The government said in March it will spend about S$200 million to increase salaries of healthcare workers. About 20 percent of public healthcare employees were foreigners at the end of last year, according to the Health Ministry.


Average urban salaries in China increased 12 percent in the first nine months from a year earlier without adjusting for inflation, after climbing 14.4 percent for all of last year and 13.3 percent in 2010, government data show. In Indonesia, the government said it may raise the lowest required wages to 2 million rupiah (US$208) a month, while Malaysia this year joined Thailand and Vietnam in implementing a minimum income. Singapore does not have such a rate.

“Wages in neighboring countries are playing huge catch-up and in China in particular, wages have been outstripping GDP growth,” said Vishnu Varathan, a Singapore-based economist at Mizuho Corporate Bank. “People will start assessing whether the trade-offs to come to a foreign land, working long hours and being away from the family are worth it.”

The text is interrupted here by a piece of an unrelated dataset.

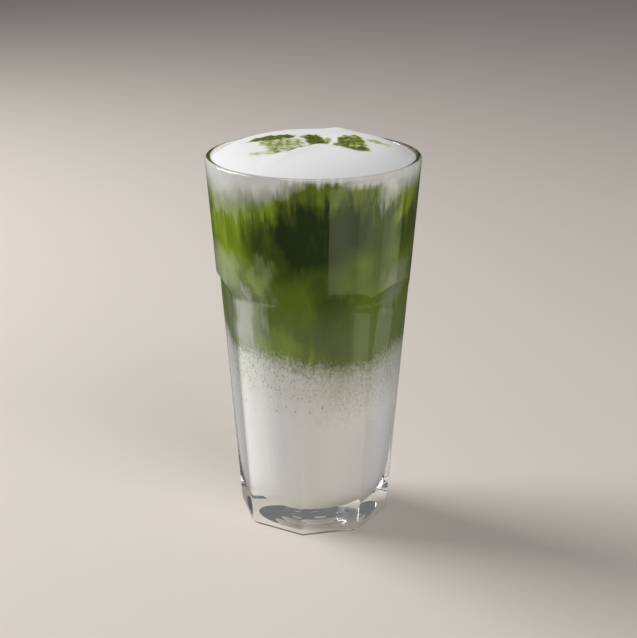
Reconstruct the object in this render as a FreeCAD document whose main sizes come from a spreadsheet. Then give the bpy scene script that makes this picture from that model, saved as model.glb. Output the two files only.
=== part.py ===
import FreeCAD, Part
import math
import os
import re
import Sketcher

# A layered cold drink in a tall pressed tumbler: milk below, green tea above it, and a domed
# milk foam that fills the mouth and stands proud of the rim. Millimetres, +Z up, the origin at the
# middle of the foot, and -Y towards the front.

SIZES = [
    # alias, value, what it sets
    ("glass_height", 140.0, "foot to rim"),
    ("rim_radius", 39.4, "outside of the wall, carried up to the rim"),
    ("foot_radius", 28.4, "outside of the foot, over its corners"),
    ("rim_wall", 2.4, "wall at the rim"),
    ("lip_flat", 0.2, "level strip between the two roundings of the rim"),
    ("panel_count", 8, "flat panels pressed round the lower wall"),
    ("panel_turn", 13.75, "heading of the first panel, degrees from +X"),
    ("panel_top", 91.0, "height at which neighbouring panels part"),
    ("scoop_radius", 9.1, "curve that carries a panel out to the round wall"),
    ("panel_wall", 2.3, "least wall behind a panel, at its top"),
    ("floor_wall", 5.5, "least wall behind a panel, at the cavity's floor"),
    ("foot_bevel", 1.2, "bevel round the foot"),
    ("base_thickness", 7.0, "solid glass under the drink"),
    ("floor_rounding", 13.0, "cavity's floor into its wall"),
    ("drink_gap", 0.1, "clearance from the drink to the wall"),
    ("layer_gap", 0.1, "clearance from one layer to the next"),
    ("milk_depth", 66.0, "cavity's floor up to the milk's top at the back and sides"),
    ("milk_dip", 6.5, "how much lower the milk's top is at the front"),
    ("foam_depth", 9.5, "rim down to the top of the green tea"),
    ("ripple_height", 0.9, "unevenness of the layers where they meet"),
    ("foam_edge_drop", 1.4, "rim down to the foam's edge"),
    ("foam_crown", 7.4, "rise of the foam from its edge to its middle"),
    ("crest_forward", 8.5, "middle of the foot forward to the tip of the foam's front fold"),
    ("crest_sweep", 0.93, "how far the fold's edge falls back to each side, as a slope"),
    ("hollow_depth", 1.5, "depth of the hollow behind the fold"),
    ("crest_softness", 2.0, "rounding of the fold's tip"),
    ("hollow_lip", 5.5, "how far the fold's edge takes to drop into the hollow"),
    ("hollow_length", 22.0, "front to back size of the hollow"),
    ("hollow_half_width", 24.0, "half of the hollow's width"),
    ("peak_height", 0.9, "small peak where the pour ended"),
    ("peak_radius", 4.5, "how far the peak spreads"),
    ("peak_right", 9.5, "middle of the foot to the peak, towards +X"),
    ("peak_back", 23.0, "middle of the foot to the peak, towards +Y"),
]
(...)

Median monthly incomes in Singapore rose 7.1 percent this year without adjusting for inflation, after climbing 8.3 percent last year, according to a preliminary report on the island’s workforce by the Manpower Ministry last month.

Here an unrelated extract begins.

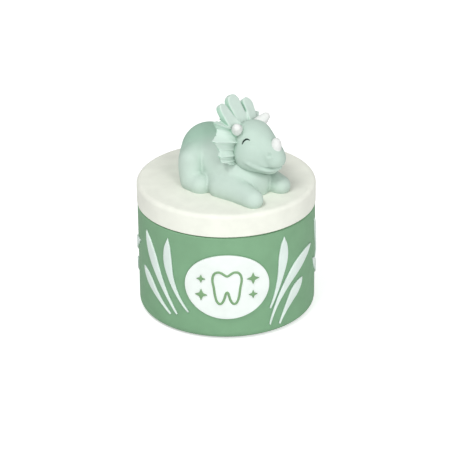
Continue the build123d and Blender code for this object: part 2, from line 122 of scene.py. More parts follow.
# Balls that the figure is drawn over, in its own frame in mm: +X forward, +Y to its left, zero
# height on the lid. Each is a centre and a radius.
BALLS = {
    "rump": (-6.9, -0.8, 8.0, 9.5),
    "chest": (7.2, -1.3, 4.8, 9.4),
    "breast": (11.4, -1.5, 2.8, 7.8),
    "flank_right": (1.0, -6.6, 3.8, 4.6),
    "shoulder_right": (4.4, -5.4, 3.4, 6.0),
    "armpit_right": (9.4, -6.2, 3.4, 5.5),
    "flank_left": (1.0, 4.0, 3.8, 4.6),
    "shoulder_left": (4.4, 2.8, 3.4, 6.0),
    "armpit_left": (9.4, 3.6, 3.4, 5.5),
    "throat": (8.6, -0.6, 5.0, 7.0),
    "neck": (10.8, 0.3, 11.0, 4.6),
    "hip_top_right": (-5.8, -5.4, 11.0, 4.2),
    "hip_back_right": (-6.6, -9.6, 8.4, 4.0),
    "hip_right": (-4.9, -11.4, 8.6, 4.0),
    "knee_right": (-4.3, -11.9, 5.6, 4.1),
    "heel_right": (-3.0, -12.9, 2.0, 3.7),
    "toe_right": (1.0, -12.7, 1.6, 3.7),
    "hip_top_left": (-5.8, 3.8, 11.0, 4.2),
    "hip_back_left": (-6.6, 8.0, 8.4, 4.0),
    "hip_left": (-4.9, 9.8, 8.6, 4.0),
    "knee_left": (-4.3, 10.3, 5.6, 4.1),
    "heel_left": (-3.0, 11.3, 2.0, 3.7),
    "toe_left": (1.0, 11.1, 1.6, 3.7),
    "elbow_right": (7.8, -9.5, 2.2, 4.4),
    "paw_right": (21.9, -9.1, 2.0, 3.25),
    "arm_right": (14.4, -8.4, 2.3, 4.3),
    "arm_left": (13.6, 5.2, 2.3, 4.1),
    "elbow_left": (7.8, 6.6, 2.2, 4.1),
    "paw_left": (20.2, 5.3, 1.9, 3.2),
    "tail_root": (-13.4, 1.0, 5.0, 6.0),
    "tail_bend": (-14.4, 9.8, 3.6, 4.4),
    "tail_turn": (-10.9, 18.0, 2.5, 2.9),
    "tail_tip": (-5.3, 21.2, 1.7, 1.8),
}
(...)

Singapore’s jobless rate fell to 1.9 percent last quarter, while Australia also reported on Thursday its unemployment rate unexpectedly dropped last month. New Zealand’s central bank kept interest rates unchanged, while South Korea’s economy grew less than initially estimated in the third quarter.


Singapore, which uses the exchange rate to manage inflation, unexpectedly refrained from slowing the pace of its currency’s appreciation in its October policy review even after the economy contracted last quarter. The Singapore dollar’s 6.3 percent gain this year has done little to damp inflation stemming from domestic price pressures.

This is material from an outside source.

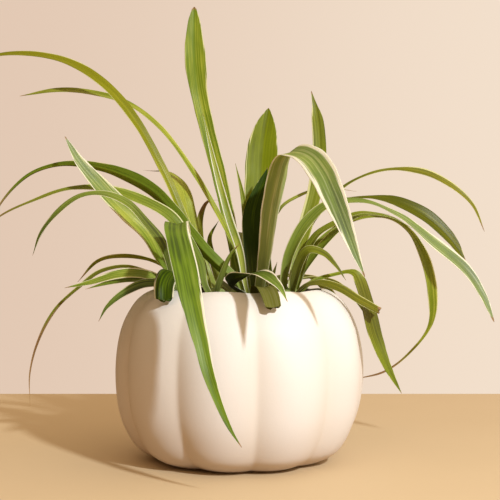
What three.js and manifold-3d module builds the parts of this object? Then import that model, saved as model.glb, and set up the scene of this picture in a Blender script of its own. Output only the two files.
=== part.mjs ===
// A spider plant in a lobed ceramic pot.
//
// Millimetres, +Z up. The origin is the centre of the pot's flat foot. -Y is the front,
// where one leaf hangs down over the rim, and +X is to the right of it.
//
// The pot is a round, ribbed bowl like a pumpkin. It is filled with potting soil, and the
// soil carries five tufts of the plant. Each tuft is a short crown of clasping leaf bases,
// and its leaves leave the crown one by one, rise, and arch over or stand up.

import * as THREE from 'three';
import { mergeVertices } from 'three/addons/utils/BufferGeometryUtils.js';
import Module from 'manifold-3d';

const wasm = await Module();
wasm.setup();

// ---- Driving dimensions ---------------------------------------------------------------

const POT_HEIGHT = 102.5;         // foot to rim
const POT_OUTLINE = [            // [radius, height] of the lobes' crests, foot to rim
  [49, 0], [63.5, 9], [73, 28], [76, 54], [72.5, 78], [63.5, 95], [53.5, POT_HEIGHT],
];
const POT_WALL = 5;
const POT_FLOOR = 7;
const FOOT_EDGE = 3;             // width of the rounded edge round the flat foot
const FOOT_CORNER = [0.8, 0.6];  // height and inset of a point on that edge
const CORNER_HEIGHT = 12;        // inside, where the wall turns in towards the floor
const CORNER_INSET = 1;
const FLOOR_INSET = 12;          // how far inside the wall the flat floor starts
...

Home prices climbed to a record high in the third quarter, and the cost of a permit for a small car rose to an unprecedented S$78,523 on Wednesday, from S$46,889 at the start of the year. The country auctions limited vehicle permits to control congestion and pollution.

Adding to price pressures is a government drive to cool the inflow of foreign workers, after voter anger against competition for jobs, education and housing boosted support for the political opposition in elections last year. Opposition parties have said that the large numbers of overseas workers have depressed local wages.

Higher car and property prices, and the measures to tighten rules on hiring overseas workers, are driving up the “overall cost structure” of the economy, spurring inflationary pressures that are a result of “self-imposed” policies, Seah said.


“Singapore used to have the upper hand on inflation, but somehow has been losing its edge in this aspect in recent years,” said Seah, who formerly worked for Singapore’s Trade Ministry. “Inflation will remain significantly higher than normal for as long as those policy measures remain in place. The policies are growth-limiting and pushing Singapore closer and closer toward the brink of recession.”